### Information shown ###
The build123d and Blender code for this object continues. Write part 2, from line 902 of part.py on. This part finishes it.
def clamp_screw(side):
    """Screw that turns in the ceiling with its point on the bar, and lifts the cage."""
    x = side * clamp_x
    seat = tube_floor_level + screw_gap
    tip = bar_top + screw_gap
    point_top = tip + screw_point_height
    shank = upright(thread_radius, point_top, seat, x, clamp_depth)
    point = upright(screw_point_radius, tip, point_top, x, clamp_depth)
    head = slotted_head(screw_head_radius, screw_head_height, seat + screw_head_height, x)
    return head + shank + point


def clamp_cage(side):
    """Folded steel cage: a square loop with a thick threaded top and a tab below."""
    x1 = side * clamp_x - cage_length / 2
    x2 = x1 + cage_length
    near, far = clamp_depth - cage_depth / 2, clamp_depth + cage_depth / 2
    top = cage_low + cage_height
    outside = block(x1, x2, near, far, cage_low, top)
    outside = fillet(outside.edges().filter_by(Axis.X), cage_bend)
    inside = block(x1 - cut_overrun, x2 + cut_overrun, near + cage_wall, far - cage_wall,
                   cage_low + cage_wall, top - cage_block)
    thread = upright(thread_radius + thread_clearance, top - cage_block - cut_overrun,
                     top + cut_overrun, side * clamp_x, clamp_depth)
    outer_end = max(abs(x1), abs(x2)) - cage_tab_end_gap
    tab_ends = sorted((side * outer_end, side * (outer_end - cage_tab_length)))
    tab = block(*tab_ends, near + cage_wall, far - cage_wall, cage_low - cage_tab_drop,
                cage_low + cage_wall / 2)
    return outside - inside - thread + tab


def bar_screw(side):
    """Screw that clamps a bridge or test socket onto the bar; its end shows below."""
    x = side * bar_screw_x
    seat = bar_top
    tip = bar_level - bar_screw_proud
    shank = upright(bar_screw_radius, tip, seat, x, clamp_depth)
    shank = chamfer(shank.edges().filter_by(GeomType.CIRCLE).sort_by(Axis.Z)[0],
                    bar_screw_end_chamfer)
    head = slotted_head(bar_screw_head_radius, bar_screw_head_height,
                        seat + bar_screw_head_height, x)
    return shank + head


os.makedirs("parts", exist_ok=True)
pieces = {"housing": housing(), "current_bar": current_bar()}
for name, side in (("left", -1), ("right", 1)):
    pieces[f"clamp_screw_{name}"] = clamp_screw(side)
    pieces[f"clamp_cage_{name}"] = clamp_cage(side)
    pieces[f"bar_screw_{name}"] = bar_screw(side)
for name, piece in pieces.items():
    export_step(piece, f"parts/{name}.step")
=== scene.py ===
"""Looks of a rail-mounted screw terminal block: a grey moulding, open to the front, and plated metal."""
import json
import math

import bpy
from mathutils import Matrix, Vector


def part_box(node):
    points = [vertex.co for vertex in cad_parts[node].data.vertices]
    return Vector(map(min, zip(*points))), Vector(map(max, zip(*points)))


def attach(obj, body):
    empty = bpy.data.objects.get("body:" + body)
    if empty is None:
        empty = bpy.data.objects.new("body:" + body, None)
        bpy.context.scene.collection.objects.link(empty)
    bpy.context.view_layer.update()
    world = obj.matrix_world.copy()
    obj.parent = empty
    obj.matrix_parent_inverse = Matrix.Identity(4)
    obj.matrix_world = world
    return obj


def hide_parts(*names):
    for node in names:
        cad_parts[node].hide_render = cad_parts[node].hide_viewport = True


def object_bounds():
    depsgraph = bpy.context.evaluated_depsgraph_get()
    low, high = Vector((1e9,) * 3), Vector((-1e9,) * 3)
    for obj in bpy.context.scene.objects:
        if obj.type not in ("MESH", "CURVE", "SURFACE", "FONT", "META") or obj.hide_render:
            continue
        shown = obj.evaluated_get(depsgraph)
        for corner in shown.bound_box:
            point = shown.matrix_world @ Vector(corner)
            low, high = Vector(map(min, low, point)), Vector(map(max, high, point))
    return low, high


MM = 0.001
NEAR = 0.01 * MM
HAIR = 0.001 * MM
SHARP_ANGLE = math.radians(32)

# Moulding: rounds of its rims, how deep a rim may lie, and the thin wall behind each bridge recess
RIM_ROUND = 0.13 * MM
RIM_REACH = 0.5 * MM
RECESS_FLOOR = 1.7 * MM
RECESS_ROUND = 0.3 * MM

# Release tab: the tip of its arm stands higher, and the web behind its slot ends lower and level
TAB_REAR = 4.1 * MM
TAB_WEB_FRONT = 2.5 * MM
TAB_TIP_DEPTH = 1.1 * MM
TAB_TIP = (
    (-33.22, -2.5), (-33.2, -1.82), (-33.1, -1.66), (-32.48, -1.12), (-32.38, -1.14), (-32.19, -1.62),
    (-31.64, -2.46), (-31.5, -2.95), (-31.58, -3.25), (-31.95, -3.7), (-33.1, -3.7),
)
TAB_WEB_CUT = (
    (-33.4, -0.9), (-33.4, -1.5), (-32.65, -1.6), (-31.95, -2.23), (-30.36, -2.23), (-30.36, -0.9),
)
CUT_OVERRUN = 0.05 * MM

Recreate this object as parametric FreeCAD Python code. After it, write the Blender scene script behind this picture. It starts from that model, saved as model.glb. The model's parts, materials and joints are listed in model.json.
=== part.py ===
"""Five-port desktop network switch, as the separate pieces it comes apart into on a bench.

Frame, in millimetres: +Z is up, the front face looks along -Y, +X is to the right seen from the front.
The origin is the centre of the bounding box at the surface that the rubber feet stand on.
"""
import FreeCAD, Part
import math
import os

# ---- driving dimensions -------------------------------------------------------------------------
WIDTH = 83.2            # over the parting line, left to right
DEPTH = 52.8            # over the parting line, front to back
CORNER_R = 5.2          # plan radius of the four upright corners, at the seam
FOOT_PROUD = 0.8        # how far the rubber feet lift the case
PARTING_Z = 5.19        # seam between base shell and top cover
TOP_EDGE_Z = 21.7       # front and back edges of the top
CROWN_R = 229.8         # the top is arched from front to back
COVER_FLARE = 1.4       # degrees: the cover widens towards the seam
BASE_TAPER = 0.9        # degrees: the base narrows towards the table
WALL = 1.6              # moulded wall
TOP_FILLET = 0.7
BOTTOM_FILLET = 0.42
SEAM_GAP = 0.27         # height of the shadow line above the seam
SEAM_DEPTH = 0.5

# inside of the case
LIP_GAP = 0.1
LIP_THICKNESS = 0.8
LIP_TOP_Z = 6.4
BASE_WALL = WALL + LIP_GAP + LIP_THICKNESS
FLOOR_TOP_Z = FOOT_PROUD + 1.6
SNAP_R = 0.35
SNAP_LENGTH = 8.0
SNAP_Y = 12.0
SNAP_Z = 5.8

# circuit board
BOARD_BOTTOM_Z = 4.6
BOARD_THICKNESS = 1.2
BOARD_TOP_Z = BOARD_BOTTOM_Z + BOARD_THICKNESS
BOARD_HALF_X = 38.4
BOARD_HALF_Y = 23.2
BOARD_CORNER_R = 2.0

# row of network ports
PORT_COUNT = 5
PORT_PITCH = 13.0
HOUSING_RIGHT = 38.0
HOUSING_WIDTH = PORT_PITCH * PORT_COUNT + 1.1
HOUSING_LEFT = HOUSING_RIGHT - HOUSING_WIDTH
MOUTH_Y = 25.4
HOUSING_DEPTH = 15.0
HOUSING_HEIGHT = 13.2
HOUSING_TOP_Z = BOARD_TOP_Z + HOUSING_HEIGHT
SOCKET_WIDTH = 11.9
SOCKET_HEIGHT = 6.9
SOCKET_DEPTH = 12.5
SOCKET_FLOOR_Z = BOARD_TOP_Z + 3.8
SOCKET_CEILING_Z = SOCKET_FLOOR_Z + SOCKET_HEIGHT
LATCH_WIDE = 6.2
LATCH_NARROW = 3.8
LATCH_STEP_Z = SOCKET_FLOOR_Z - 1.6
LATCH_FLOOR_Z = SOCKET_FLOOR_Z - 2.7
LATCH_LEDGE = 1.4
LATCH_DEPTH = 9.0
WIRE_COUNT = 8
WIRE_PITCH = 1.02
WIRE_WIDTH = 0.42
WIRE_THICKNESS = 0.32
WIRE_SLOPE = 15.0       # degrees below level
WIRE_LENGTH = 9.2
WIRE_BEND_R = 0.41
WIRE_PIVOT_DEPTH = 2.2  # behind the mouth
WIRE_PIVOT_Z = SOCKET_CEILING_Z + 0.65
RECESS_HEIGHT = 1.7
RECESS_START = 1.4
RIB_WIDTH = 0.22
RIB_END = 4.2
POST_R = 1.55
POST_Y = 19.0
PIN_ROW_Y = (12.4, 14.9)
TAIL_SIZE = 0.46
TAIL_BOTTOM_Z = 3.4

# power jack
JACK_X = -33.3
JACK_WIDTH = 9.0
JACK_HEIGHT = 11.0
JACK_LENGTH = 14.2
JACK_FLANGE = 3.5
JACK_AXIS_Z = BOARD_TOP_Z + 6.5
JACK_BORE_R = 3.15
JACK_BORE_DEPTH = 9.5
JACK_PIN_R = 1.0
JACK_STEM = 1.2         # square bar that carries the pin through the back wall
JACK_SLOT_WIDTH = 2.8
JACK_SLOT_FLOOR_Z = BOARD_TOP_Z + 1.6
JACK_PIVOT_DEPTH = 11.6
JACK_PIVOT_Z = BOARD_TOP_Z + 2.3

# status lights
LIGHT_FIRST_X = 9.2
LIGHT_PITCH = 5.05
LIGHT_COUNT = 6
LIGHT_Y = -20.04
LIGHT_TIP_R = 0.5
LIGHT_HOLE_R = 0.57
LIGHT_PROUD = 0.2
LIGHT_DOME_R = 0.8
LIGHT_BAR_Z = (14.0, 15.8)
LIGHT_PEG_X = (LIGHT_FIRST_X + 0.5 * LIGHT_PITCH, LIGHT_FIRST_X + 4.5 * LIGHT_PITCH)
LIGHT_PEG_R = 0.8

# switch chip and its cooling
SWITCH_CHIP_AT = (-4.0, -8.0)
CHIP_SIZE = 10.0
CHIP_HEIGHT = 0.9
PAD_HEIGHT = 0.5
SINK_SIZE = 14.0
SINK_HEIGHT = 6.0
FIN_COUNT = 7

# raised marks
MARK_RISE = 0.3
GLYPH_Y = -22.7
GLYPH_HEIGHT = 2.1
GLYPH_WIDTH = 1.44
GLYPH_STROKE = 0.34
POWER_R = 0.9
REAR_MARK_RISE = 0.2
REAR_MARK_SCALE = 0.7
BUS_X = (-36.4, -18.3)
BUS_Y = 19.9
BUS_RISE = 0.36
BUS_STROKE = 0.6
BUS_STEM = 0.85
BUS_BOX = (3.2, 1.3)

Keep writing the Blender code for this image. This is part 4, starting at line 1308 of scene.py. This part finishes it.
###
• **Given task**
Starting at the line that holds "return outside - inside - thread + tab", copy each line exactly and stop after the line that holds "obj.matrix_world = world".

• **Problem solution**
    return outside - inside - thread + tab


def bar_screw(side):
    """Screw that clamps a bridge or test socket onto the bar; its end shows below."""
    x = side * bar_screw_x
    seat = bar_top
    tip = bar_level - bar_screw_proud
    shank = upright(bar_screw_radius, tip, seat, x, clamp_depth)
    shank = chamfer(shank.edges().filter_by(GeomType.CIRCLE).sort_by(Axis.Z)[0],
                    bar_screw_end_chamfer)
    head = slotted_head(bar_screw_head_radius, bar_screw_head_height,
                        seat + bar_screw_head_height, x)
    return shank + head


os.makedirs("parts", exist_ok=True)
pieces = {"housing": housing(), "current_bar": current_bar()}
for name, side in (("left", -1), ("right", 1)):
    pieces[f"clamp_screw_{name}"] = clamp_screw(side)
    pieces[f"clamp_cage_{name}"] = clamp_cage(side)
    pieces[f"bar_screw_{name}"] = bar_screw(side)
for name, piece in pieces.items():
    export_step(piece, f"parts/{name}.step")
=== scene.py ===
"""Looks of a rail-mounted screw terminal block: a grey moulding, open to the front, and plated metal."""
import json
import math

import bpy
from mathutils import Matrix, Vector


def part_box(node):
    points = [vertex.co for vertex in cad_parts[node].data.vertices]
    return Vector(map(min, zip(*points))), Vector(map(max, zip(*points)))


def attach(obj, body):
    empty = bpy.data.objects.get("body:" + body)
    if empty is None:
        empty = bpy.data.objects.new("body:" + body, None)
        bpy.context.scene.collection.objects.link(empty)
    bpy.context.view_layer.update()
    world = obj.matrix_world.copy()
    obj.parent = empty
    obj.matrix_parent_inverse = Matrix.Identity(4)
    obj.matrix_world = world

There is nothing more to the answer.